From the opening minutes, you basically learn the film only has two real "jokes" that it uses over and over- that being the repetitive and cliché "senior pranks" and Ice Cube becoming increasingly violent in such a way that it's more disturbing and troubling than funny. When one of the main recurring jokes of the film is the fact that the students have drawn male reproductive organs all over the school for our leads to occasionally stumble onto about once every ten minutes, you know you're in for a painful ride. It's tasteless Middle-School humor that anyone over the age of 20 will likely just find repulsive and groan- inducing. There's a reason most of us stop doing that sort-of thing once we reach adulthood... it's just not that funny once you grow up.
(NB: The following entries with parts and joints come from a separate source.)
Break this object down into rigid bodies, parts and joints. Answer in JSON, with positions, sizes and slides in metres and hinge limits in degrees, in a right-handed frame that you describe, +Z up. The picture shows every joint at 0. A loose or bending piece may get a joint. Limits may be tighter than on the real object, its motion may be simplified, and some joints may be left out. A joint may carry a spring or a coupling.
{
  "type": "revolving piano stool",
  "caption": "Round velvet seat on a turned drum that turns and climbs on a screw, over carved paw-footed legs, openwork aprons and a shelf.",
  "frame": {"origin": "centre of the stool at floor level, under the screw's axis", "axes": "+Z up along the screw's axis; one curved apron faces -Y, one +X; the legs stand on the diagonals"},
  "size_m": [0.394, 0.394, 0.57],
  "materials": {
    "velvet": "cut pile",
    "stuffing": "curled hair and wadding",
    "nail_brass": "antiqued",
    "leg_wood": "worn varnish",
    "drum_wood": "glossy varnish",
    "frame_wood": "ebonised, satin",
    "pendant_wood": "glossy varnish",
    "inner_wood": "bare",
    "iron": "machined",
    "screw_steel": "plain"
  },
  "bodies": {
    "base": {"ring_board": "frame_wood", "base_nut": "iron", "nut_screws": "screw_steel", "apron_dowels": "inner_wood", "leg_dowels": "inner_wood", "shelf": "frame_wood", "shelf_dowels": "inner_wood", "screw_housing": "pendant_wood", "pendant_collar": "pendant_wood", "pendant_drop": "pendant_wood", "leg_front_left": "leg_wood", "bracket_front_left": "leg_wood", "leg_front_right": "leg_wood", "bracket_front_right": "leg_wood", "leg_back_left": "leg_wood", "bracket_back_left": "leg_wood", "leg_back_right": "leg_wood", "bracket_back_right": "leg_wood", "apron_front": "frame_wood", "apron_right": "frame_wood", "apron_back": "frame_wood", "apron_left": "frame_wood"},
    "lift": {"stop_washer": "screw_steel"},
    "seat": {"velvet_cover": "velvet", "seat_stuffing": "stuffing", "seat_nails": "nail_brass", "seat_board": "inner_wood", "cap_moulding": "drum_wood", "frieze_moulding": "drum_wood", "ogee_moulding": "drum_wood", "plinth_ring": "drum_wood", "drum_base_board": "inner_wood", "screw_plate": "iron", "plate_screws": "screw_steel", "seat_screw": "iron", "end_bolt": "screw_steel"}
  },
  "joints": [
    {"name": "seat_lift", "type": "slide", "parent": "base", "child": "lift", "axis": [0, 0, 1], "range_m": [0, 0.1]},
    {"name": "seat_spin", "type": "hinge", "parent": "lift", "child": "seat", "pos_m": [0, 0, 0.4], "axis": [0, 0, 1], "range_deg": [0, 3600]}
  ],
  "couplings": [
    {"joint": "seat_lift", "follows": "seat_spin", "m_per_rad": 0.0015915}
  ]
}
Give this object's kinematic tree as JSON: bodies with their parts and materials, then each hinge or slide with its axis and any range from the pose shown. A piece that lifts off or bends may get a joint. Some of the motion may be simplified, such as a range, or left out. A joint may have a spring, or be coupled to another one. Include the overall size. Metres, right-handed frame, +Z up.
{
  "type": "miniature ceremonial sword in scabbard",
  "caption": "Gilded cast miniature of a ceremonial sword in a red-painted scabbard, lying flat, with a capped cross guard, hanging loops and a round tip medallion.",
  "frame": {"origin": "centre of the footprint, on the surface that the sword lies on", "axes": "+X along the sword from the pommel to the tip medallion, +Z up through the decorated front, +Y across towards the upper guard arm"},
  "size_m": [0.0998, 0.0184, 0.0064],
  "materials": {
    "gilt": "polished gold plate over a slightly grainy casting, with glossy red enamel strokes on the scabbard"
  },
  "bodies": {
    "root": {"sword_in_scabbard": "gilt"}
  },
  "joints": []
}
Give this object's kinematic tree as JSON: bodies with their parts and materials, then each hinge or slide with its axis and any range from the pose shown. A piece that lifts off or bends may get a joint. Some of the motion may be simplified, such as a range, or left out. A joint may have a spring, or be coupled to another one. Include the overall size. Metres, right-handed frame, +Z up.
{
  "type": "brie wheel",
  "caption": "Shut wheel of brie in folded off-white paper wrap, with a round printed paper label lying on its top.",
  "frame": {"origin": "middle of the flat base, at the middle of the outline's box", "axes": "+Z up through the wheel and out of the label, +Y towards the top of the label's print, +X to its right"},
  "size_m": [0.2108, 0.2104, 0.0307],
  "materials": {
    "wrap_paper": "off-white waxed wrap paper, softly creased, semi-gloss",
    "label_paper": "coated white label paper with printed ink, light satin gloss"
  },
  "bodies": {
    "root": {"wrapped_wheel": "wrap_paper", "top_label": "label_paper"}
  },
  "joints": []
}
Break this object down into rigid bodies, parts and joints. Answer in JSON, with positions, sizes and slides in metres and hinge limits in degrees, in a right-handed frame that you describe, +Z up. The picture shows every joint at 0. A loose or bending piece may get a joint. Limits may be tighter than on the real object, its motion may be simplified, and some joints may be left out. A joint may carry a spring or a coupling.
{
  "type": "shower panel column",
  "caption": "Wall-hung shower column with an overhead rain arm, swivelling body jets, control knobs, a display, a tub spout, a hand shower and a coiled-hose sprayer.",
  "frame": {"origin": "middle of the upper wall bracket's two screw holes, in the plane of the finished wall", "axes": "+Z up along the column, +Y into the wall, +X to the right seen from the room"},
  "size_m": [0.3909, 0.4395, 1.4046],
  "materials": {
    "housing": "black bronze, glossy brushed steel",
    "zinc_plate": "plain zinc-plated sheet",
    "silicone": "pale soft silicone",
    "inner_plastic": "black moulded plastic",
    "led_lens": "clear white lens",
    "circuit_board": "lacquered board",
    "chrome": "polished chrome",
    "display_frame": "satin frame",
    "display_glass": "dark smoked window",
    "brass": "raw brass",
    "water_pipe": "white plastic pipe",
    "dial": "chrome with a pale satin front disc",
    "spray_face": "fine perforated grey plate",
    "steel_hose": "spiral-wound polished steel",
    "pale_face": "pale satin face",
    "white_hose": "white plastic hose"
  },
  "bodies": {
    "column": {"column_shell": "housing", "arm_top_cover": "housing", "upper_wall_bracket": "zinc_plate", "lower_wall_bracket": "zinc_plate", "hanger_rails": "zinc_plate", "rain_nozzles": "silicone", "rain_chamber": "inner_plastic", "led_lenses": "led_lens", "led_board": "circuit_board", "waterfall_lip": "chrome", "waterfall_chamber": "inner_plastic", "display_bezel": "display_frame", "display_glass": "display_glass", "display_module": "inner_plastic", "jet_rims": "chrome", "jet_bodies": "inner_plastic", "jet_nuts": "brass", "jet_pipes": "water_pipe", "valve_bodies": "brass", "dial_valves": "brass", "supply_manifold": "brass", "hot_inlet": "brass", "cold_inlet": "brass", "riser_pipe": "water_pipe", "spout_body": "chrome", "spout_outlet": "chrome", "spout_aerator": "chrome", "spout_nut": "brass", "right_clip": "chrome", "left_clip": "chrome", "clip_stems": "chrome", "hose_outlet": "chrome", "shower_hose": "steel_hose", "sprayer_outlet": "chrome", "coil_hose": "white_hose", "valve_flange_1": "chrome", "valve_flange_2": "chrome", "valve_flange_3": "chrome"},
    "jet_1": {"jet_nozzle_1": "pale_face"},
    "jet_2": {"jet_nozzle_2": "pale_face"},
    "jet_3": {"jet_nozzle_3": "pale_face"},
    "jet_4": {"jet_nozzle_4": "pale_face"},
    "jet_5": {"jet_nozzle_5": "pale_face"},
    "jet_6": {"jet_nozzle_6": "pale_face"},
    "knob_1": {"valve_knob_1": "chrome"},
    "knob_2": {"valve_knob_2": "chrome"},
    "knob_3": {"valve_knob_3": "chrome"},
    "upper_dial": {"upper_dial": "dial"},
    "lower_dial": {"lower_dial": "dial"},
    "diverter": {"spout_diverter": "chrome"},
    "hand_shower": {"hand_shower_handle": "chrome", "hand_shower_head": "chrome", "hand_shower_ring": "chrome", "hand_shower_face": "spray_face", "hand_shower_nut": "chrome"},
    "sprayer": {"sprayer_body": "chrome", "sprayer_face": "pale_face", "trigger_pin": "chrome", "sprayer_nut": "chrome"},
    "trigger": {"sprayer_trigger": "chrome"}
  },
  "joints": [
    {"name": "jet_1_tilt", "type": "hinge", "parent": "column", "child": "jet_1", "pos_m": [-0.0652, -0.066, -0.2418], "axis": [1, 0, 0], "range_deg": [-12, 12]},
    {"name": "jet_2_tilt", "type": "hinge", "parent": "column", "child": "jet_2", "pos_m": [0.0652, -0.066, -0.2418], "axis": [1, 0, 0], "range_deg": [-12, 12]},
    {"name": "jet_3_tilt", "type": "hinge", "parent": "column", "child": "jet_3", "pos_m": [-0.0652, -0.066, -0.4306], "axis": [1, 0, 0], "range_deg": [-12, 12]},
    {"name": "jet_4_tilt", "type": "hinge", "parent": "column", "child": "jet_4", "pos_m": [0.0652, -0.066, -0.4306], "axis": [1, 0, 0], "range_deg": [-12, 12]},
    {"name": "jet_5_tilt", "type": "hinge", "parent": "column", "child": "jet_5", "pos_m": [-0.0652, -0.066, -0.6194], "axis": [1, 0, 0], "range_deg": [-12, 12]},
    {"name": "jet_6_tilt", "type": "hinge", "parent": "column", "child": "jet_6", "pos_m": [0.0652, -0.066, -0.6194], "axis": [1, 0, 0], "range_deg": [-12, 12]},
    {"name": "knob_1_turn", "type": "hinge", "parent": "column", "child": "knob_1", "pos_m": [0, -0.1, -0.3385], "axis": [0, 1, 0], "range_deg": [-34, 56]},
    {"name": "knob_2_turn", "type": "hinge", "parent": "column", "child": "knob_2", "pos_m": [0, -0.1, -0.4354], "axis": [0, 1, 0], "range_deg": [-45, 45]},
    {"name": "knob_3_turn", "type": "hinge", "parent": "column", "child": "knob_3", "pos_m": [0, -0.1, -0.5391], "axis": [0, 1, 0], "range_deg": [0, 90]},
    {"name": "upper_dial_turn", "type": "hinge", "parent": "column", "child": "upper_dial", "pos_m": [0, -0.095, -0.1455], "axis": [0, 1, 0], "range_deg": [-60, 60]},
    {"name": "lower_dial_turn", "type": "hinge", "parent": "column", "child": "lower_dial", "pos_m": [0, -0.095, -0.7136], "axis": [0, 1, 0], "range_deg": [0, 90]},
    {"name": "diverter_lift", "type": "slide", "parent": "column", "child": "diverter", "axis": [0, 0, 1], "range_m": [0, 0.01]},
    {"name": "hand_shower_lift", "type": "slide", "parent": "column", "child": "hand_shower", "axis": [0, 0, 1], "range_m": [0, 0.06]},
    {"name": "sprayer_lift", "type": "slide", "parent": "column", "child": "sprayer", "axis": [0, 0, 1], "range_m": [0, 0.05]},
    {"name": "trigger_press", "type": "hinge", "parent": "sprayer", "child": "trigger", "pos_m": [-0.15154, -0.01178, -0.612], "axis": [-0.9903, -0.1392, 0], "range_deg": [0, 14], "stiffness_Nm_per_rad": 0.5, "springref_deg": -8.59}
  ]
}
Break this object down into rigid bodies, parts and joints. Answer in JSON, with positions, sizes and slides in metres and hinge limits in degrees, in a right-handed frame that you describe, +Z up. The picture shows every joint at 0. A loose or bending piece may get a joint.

And Cube's character is written to be so hateful and heinous, you can't even really laugh at his behavior. When his first major scene involves him brandishing an ax and threatening a student with it, and he spends most of his time threatening Day with lazy justifications for his actions, you lose all sympathy for him. Oh, and the film also makes our "hero" out to be so much of a coward that you end up hating him, too. Kinda hard to sympathize with a lead who is such a measly little worm, he does some really immoral and terrible things to get out of the fight. Add to that some laughably terrible old tropes and painfully predictable story-threads from the DOA script and director Keen's complete lack of creative vision, and you have yourself a recipe for disaster. It's not even a good-looking film. I can't even give it that credit.
If you're 13-years-old and think that dirty anatomical sketches and people screaming about sex and punching each other is comedic gold, you'll probably love this film. If you're at all a discerning and responsible film-goer, you best stay far away from "Fist Fight." This is just a putrid, shockingly unfunny endeavor.
I give it a terrible 2 out of 10. Avoid.